By Sara Ingell,
University of Saskatchewan Student

There is an ongoing debate in the agriculture industry between small family farms and large corporate farms. The controversy between these two different farming operations both have their advantages and disadvantages in regards to their farming practices. Small family farms can not compete with large corporate farms as small farms do not have the same assets to offer. These assets include manpower and money, with a larger farm comes more workers and more money. What will happen to small family farms if large corporate farms continue to buy land is not only a concern all over North America but could also be a concern close to your hometown as well.

Advantage And Disadvantages Of Large Corporate Farm

When people think of large corporate farms, they think of large companies that influence or own lots of land to practice large scale agriculture.

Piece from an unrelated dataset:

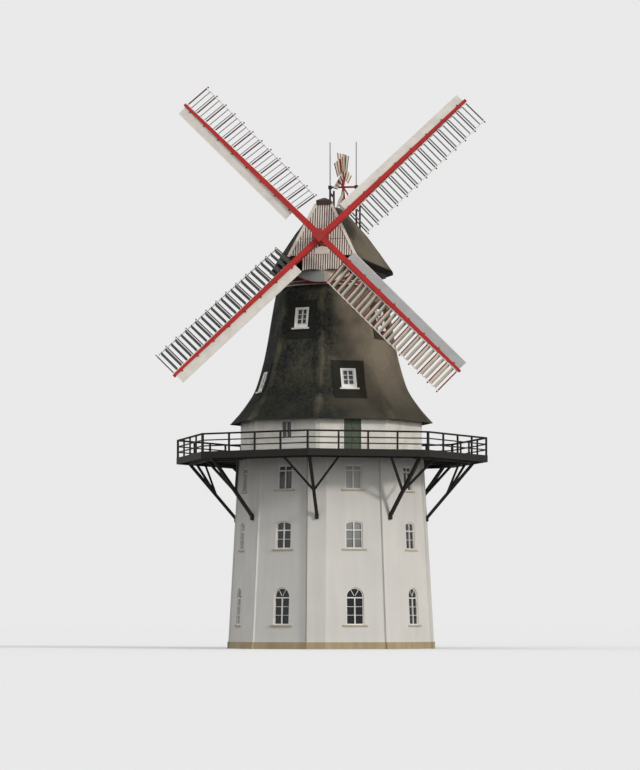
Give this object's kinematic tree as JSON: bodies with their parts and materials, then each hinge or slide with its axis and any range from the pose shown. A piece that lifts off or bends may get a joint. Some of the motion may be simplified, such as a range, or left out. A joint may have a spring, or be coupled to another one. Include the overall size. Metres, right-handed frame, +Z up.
{
  "type": "gallery_smock_mill",
  "caption": "Thatched smock windmill on a white rendered octagonal base, with a timber gallery, shuttered sails, a boat-shaped cap and a fantail",
  "frame": {"origin": "on the ground at the middle of the tower", "axes": "+Z up through the tower, -Y to the side the sails face, +X to the right of someone who faces the sails"},
  "size_m": [19.4994, 19.0738, 34.0394],
  "materials": {
    "plinth_stone": "matt painted masonry",
    "render": "matt lime render",
    "sill_stone": "matt painted stone",
    "window_wood": "satin white paint",
    "door_green": "satin dark green paint",
    "weatherboard": "matt white paint",
    "gallery_timber": "weathered dark stain",
    "floor_boards": "bare softwood",
    "curb_timber": "weathered dark stain",
    "gable_boards": "matt paint in upright stripes",
    "hood_timber": "weathered dark boards",
    "apron_boards": "matt pale grey paint",
    "stock_red": "satin red paint",
    "sail_white": "satin off-white paint",
    "shutter_white": "satin off-white paint",
    "fan_white": "satin off-white paint",
    "fan_red": "satin dark red paint",
    "fan_timber": "weathered dark stain",
    "thatch": "rough cut reed",
    "glass": "clear window glass",
    "shaft_iron": "matt dark red paint",
    "rod_metal": "satin dark paint",
    "pipe_metal": "dull grey paint"
  },
  "bodies": {
    "tower": {"plinth_sides": "plinth_stone", "plinth_corners": "plinth_stone", "base_walls": "render", "corner_pilasters": "render", "base_window_frames": "window_wood", "window_sills": "sill_stone", "entrance_frame": "window_wood", "entrance_door": "door_green", "upper_walls": "weatherboard", "upper_corner_posts": "weatherboard", "gallery_doors": "door_green", "gallery_window_frames": "window_wood", "ground_floor": "plinth_stone", "base_floors": "floor_boards", "smock_floors": "floor_boards", "smock_thatch_lower_windows": "thatch", "smock_thatch_upper_windows": "thatch", "smock_window_frames": "window_wood", "window_glass": "glass", "gallery_deck": "gallery_timber", "gallery_corner_beams": "gallery_timber", "gallery_joists": "gallery_timber", "gallery_ring_beams": "gallery_timber", "gallery_fascias": "gallery_timber", "gallery_struts": "gallery_timber", "gallery_corner_posts": "gallery_timber", "gallery_railing": "gallery_timber", "rain_pipe": "pipe_metal", "curb_ring": "curb_timber"},
    "cap": {"cap_ring": "curb_timber", "cap_soffit": "curb_timber", "cap_beams": "curb_timber", "cap_thatch_right": "thatch", "cap_thatch_left": "thatch", "gable_boards": "gable_boards", "gable_hood": "hood_timber", "curb_apron": "apron_boards", "shaft_bearings": "curb_timber", "fan_frames": "fan_timber", "fan_rods": "rod_metal"},
    "sails": {"windshaft": "shaft_iron", "stock_front": "stock_red", "stock_rear": "stock_red", "sail_frame_upper_left": "sail_white", "sail_frame_upper_right": "sail_white", "sail_frame_lower_right": "sail_white", "sail_frame_lower_left": "sail_white", "shutters_upper_left": "shutter_white", "shutters_upper_right": "shutter_white", "shutters_lower_right": "shutter_white", "shutters_lower_left": "shutter_white", "leading_boards": "sail_white"},
    "fan": {"fan_hub": "fan_red", "fan_blades": "fan_white"}
  },
  "joints": [
    {"name": "cap_turn", "type": "hinge", "parent": "tower", "child": "cap", "pos_m": [0, 0, 22.4], "axis": [0, 0, 1], "continuous": true},
    {"name": "sails_turn", "type": "hinge", "parent": "cap", "child": "sails", "pos_m": [0, -4.5, 24.5], "axis": [0, -0.9781, 0.2079], "continuous": true},
    {"name": "fan_turn", "type": "hinge", "parent": "cap", "child": "fan", "pos_m": [0, 5.4, 28.8], "axis": [1, 0, 0], "continuous": true}
  ]
}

Corporate farming describes an agriculture operation that involves the production of food and food-related products on a large scale (Source). Over the years agriculture has been dependent on many things including the weather, market demands and prices, and new technology but a new challenge that farmers have to deal with is the corporate farms. With more corporate farms, small family farms are pressured to expand their farm if they are able. They can either buy more land or step out of the way of the large farms and sell their own family farm. If small family farms are able to buy more land, this may mean that they have to purchase their neighbour’s farmland and putting another small family farm out of business. (Source).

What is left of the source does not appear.